DIRECTIVE —
Begin with the line that contains "before = set(bpy.data.objects)" and end with the line that contains "camera_target = Vector((0, 0, 19.43 * mm))": copy that span of lines exactly, and nothing outside it.

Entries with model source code
## BEGIN

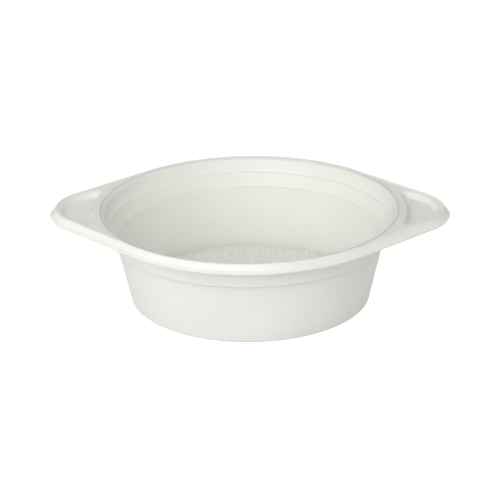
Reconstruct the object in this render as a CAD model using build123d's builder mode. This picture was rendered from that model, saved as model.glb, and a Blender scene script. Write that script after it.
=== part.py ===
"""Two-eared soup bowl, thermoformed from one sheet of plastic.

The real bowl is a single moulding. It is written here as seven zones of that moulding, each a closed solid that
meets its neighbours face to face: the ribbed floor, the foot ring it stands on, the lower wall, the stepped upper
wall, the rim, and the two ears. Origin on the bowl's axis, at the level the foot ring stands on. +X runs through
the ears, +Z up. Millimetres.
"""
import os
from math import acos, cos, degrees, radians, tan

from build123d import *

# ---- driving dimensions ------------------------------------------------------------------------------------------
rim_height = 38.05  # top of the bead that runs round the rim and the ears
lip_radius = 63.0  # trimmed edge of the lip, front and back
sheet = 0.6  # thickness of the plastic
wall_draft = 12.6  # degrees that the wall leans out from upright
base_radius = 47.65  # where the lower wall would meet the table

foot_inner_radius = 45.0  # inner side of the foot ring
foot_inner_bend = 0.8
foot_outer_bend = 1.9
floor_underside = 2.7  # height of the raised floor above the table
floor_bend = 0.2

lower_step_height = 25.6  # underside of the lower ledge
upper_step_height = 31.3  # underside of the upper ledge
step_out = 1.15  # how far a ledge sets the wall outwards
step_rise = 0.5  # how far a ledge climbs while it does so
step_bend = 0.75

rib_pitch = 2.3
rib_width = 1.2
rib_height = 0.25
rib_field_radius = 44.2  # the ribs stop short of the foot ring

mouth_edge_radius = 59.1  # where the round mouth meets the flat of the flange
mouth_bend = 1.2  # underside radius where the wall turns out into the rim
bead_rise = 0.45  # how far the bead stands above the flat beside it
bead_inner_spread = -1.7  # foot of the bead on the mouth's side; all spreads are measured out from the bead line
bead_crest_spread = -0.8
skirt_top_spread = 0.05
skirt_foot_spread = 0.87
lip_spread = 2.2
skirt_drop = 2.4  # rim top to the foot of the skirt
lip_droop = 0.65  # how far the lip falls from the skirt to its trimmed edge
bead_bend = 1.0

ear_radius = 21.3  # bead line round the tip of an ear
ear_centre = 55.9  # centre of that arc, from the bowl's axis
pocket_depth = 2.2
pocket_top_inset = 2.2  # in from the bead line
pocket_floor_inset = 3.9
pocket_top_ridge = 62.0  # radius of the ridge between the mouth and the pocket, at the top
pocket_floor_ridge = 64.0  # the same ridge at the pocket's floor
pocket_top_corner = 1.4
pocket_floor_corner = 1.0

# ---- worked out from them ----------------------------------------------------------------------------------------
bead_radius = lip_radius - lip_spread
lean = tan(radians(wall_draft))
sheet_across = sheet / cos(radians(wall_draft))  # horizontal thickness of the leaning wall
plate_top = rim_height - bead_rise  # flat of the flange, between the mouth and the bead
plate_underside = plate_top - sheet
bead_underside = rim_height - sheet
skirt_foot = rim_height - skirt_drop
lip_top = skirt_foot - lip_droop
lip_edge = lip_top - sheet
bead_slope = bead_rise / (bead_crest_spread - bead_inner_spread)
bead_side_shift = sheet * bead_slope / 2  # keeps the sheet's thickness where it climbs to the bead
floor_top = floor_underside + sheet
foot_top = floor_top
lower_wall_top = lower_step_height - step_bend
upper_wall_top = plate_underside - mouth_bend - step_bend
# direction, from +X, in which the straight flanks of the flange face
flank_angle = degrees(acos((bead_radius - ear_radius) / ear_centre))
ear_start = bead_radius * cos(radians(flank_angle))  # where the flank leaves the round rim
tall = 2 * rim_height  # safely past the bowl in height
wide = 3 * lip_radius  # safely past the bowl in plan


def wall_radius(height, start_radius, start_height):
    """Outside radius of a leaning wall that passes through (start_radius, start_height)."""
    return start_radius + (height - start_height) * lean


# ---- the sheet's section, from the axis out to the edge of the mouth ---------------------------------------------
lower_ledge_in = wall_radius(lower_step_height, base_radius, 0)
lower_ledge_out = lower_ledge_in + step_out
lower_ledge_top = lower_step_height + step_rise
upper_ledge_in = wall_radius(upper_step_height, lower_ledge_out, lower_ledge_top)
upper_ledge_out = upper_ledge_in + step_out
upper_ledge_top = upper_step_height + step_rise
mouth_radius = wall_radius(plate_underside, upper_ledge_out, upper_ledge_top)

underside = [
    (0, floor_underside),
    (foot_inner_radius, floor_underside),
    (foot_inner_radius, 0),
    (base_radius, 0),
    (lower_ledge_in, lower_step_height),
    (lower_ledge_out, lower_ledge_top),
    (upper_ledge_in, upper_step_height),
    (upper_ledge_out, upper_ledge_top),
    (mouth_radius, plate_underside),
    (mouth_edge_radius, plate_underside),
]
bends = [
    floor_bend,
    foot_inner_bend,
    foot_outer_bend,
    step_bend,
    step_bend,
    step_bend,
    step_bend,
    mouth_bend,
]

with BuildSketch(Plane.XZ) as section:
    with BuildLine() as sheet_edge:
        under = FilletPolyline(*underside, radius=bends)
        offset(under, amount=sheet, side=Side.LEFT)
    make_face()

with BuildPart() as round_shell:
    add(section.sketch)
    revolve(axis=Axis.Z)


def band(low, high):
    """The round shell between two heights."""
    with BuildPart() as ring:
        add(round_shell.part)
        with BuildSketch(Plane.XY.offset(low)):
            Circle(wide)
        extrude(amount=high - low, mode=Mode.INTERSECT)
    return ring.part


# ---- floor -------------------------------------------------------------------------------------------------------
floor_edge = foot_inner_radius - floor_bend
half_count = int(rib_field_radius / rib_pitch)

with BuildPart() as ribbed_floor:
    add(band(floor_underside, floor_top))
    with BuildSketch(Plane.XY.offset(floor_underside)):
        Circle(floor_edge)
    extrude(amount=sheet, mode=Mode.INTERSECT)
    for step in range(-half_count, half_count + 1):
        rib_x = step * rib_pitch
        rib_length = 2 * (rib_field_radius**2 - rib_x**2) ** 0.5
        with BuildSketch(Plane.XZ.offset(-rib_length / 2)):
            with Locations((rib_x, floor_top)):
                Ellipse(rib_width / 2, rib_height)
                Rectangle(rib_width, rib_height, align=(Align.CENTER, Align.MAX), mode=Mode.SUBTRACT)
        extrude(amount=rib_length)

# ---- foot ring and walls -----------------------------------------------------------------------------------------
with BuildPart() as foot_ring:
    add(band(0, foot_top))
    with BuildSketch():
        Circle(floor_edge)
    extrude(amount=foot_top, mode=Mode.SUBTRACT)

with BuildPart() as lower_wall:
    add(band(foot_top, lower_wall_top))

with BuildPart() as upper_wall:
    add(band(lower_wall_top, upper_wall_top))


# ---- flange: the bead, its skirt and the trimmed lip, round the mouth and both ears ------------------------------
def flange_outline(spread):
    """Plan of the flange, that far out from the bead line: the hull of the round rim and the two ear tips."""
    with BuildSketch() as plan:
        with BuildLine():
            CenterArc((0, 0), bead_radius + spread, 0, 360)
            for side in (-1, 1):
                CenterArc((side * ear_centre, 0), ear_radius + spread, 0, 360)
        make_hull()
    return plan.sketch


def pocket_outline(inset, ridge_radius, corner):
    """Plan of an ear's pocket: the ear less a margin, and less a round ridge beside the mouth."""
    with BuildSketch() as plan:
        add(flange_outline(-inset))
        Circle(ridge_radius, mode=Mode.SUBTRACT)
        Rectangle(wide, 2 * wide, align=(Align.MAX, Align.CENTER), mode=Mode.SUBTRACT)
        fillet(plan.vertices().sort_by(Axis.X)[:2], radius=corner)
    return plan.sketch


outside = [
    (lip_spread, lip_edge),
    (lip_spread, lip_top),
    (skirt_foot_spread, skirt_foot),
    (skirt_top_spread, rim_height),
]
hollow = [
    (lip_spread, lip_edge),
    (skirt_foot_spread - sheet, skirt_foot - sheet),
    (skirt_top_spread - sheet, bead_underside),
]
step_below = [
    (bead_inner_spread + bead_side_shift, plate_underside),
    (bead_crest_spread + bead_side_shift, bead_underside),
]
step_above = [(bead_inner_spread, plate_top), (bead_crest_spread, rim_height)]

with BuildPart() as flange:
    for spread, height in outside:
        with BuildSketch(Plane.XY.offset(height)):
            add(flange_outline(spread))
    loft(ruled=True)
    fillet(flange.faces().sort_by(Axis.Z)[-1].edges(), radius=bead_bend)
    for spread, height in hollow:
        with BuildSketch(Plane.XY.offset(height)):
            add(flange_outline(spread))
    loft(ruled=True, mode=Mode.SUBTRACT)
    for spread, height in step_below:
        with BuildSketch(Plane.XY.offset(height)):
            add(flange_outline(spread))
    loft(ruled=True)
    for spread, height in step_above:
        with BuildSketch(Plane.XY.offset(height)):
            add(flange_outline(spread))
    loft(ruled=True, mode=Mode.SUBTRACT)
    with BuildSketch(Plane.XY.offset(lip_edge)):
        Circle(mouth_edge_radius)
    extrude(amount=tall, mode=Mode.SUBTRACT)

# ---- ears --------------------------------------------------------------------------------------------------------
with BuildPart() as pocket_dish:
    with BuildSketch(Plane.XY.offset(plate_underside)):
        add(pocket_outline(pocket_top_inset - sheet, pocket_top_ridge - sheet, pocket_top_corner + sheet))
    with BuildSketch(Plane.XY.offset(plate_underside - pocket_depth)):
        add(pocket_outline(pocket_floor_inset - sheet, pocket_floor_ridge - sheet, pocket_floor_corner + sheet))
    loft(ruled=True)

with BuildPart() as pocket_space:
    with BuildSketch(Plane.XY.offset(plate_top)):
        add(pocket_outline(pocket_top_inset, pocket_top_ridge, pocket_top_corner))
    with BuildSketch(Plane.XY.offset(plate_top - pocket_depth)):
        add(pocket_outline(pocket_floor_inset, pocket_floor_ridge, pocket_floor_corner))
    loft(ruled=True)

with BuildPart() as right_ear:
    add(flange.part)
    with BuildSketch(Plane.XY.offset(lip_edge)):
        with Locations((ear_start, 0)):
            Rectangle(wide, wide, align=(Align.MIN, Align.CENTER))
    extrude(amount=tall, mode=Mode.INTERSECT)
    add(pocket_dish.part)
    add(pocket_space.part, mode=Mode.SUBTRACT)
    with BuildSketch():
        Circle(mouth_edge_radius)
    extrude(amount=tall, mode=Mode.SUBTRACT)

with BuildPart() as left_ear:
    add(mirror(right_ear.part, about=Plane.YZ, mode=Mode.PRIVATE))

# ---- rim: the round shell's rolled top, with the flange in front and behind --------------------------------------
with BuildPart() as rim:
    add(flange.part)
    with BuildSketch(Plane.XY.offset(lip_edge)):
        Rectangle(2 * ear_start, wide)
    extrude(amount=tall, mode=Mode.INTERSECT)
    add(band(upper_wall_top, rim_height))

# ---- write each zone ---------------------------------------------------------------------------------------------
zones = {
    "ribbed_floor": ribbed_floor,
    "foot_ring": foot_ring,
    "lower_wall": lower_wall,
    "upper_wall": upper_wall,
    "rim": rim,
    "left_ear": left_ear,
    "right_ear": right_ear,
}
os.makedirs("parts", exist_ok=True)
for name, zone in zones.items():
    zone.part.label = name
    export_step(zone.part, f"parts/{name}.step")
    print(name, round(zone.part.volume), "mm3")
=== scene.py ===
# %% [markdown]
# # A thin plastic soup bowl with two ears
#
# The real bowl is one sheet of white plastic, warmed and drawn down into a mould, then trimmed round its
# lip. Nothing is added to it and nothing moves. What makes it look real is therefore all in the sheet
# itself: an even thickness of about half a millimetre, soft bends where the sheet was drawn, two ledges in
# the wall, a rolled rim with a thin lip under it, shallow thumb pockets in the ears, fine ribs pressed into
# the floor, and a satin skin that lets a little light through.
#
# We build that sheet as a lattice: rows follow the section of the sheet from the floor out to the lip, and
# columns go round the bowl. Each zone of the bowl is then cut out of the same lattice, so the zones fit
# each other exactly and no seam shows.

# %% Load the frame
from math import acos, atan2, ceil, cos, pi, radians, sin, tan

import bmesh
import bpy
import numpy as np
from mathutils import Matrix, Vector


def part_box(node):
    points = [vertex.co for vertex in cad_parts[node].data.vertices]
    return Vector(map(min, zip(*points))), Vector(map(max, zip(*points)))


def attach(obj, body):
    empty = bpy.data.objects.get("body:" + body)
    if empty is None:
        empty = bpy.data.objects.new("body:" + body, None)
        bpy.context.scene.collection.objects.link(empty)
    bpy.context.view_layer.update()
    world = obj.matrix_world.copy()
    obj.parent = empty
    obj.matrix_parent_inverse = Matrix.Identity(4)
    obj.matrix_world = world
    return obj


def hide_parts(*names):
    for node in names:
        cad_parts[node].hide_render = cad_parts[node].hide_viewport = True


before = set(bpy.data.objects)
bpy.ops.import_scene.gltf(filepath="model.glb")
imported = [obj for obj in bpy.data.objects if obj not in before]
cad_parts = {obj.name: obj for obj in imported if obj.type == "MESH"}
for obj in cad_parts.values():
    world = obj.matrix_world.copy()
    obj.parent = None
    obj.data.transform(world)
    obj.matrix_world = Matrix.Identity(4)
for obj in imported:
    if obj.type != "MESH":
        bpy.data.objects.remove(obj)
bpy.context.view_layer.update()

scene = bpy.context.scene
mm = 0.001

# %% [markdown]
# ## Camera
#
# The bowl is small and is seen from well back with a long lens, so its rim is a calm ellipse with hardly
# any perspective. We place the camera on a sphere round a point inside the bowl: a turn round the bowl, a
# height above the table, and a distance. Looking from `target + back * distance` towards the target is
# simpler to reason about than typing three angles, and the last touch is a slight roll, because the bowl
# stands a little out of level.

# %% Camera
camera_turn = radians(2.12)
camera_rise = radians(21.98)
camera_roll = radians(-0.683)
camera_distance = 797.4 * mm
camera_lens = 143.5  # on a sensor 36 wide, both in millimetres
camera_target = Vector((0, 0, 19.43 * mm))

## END
## BEGIN

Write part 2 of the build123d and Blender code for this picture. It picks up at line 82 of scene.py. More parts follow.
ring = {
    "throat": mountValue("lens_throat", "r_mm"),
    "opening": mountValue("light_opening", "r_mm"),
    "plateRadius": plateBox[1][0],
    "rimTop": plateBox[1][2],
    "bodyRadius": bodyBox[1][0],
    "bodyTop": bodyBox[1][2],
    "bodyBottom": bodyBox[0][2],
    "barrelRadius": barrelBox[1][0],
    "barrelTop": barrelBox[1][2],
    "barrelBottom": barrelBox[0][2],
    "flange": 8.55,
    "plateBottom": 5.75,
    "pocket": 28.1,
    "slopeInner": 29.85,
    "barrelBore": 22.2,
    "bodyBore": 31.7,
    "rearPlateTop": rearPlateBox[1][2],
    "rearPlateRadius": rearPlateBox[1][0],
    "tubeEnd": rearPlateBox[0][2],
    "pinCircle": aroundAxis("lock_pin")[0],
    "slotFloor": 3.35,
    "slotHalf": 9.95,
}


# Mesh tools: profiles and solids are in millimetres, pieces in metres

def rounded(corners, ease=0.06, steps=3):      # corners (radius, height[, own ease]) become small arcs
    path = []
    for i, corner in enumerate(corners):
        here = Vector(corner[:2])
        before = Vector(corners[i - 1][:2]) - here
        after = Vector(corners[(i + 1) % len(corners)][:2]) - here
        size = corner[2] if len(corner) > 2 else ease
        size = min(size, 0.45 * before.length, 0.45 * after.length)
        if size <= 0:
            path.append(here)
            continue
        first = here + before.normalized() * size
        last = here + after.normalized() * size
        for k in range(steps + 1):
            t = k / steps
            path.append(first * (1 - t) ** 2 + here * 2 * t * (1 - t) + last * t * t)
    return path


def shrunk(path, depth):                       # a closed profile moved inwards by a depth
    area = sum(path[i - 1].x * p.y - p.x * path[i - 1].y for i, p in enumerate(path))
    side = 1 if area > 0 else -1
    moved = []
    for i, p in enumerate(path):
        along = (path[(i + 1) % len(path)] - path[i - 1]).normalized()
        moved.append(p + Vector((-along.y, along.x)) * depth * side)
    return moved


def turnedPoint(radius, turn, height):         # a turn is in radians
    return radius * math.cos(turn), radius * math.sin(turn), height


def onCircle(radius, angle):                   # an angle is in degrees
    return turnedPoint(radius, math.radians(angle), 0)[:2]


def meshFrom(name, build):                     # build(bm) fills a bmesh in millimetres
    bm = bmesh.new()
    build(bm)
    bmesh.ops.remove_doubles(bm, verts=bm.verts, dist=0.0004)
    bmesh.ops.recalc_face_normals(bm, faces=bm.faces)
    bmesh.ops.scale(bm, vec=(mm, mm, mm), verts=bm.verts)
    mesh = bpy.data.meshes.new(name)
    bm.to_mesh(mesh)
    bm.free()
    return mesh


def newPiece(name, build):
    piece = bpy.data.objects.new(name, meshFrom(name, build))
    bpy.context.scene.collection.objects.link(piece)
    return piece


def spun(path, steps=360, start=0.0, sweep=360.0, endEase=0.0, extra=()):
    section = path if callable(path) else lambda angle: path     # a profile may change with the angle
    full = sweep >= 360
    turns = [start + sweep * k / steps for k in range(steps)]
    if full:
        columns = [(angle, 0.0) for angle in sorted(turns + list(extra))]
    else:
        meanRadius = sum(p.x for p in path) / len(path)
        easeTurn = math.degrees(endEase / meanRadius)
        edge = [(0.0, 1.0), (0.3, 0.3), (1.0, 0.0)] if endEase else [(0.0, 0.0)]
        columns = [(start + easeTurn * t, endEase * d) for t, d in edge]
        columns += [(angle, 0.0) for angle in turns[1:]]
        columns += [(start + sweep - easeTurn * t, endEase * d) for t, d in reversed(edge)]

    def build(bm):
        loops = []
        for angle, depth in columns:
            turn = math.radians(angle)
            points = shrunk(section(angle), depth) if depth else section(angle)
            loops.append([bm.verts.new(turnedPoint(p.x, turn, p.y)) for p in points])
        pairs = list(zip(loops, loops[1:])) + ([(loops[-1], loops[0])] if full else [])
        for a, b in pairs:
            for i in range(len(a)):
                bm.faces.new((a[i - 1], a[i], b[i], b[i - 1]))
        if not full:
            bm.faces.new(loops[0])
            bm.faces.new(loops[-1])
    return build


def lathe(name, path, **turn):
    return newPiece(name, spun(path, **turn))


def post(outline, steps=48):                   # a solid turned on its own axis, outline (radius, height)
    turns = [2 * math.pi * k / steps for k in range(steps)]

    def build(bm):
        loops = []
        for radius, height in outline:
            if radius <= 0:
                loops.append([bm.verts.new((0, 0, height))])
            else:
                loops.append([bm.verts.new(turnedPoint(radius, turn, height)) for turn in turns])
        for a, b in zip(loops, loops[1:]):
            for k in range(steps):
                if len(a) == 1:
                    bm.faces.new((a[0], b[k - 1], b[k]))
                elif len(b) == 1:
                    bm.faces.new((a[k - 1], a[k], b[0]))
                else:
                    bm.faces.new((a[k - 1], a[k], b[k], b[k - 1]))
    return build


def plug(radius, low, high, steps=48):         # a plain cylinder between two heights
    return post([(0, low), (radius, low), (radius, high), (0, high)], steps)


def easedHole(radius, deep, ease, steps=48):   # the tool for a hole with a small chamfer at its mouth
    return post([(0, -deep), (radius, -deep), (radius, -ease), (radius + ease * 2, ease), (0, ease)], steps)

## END
## BEGIN

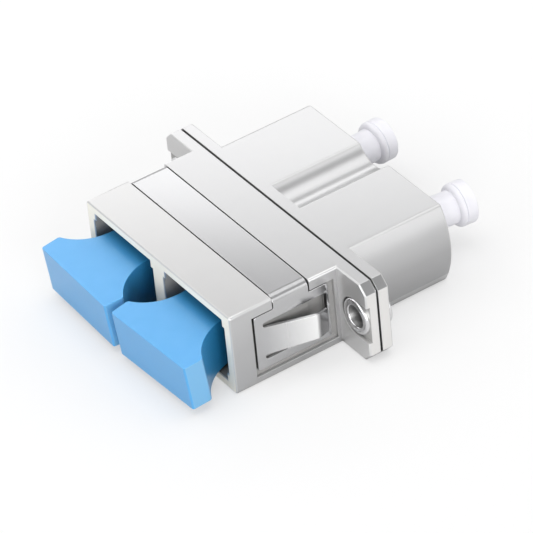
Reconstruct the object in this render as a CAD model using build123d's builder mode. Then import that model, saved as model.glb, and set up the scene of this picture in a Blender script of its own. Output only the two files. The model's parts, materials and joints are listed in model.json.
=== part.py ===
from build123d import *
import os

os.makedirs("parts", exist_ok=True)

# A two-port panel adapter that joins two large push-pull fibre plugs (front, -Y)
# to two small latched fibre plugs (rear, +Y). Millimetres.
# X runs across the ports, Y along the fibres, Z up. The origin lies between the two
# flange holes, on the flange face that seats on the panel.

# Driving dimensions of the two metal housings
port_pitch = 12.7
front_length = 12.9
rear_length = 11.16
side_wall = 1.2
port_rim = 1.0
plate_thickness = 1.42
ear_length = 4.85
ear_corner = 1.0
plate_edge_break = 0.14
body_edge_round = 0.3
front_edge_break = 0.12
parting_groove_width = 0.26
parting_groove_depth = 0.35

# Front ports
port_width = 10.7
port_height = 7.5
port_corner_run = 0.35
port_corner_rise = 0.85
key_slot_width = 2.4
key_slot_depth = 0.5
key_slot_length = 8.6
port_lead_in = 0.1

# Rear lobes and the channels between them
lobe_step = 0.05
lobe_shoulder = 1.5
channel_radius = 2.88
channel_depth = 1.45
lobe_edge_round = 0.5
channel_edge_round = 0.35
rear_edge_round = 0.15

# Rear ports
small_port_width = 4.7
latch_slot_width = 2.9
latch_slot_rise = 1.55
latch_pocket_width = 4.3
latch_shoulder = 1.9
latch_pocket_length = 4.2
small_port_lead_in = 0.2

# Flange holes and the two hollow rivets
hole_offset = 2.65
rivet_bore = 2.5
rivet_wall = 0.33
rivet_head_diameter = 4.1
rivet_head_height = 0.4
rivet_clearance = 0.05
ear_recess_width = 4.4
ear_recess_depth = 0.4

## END

SOLUTION TO THIS EXERCISE —
before = set(bpy.data.objects)
bpy.ops.import_scene.gltf(filepath="model.glb")
imported = [obj for obj in bpy.data.objects if obj not in before]
cad_parts = {obj.name: obj for obj in imported if obj.type == "MESH"}
for obj in cad_parts.values():
    world = obj.matrix_world.copy()
    obj.parent = None
    obj.data.transform(world)
    obj.matrix_world = Matrix.Identity(4)
for obj in imported:
    if obj.type != "MESH":
        bpy.data.objects.remove(obj)
bpy.context.view_layer.update()

scene = bpy.context.scene
mm = 0.001

# %% [markdown]
# ## Camera
#
# The bowl is small and is seen from well back with a long lens, so its rim is a calm ellipse with hardly
# any perspective. We place the camera on a sphere round a point inside the bowl: a turn round the bowl, a
# height above the table, and a distance. Looking from `target + back * distance` towards the target is
# simpler to reason about than typing three angles, and the last touch is a slight roll, because the bowl
# stands a little out of level.

# %% Camera
camera_turn = radians(2.12)
camera_rise = radians(21.98)
camera_roll = radians(-0.683)
camera_distance = 797.4 * mm
camera_lens = 143.5  # on a sensor 36 wide, both in millimetres
camera_target = Vector((0, 0, 19.43 * mm))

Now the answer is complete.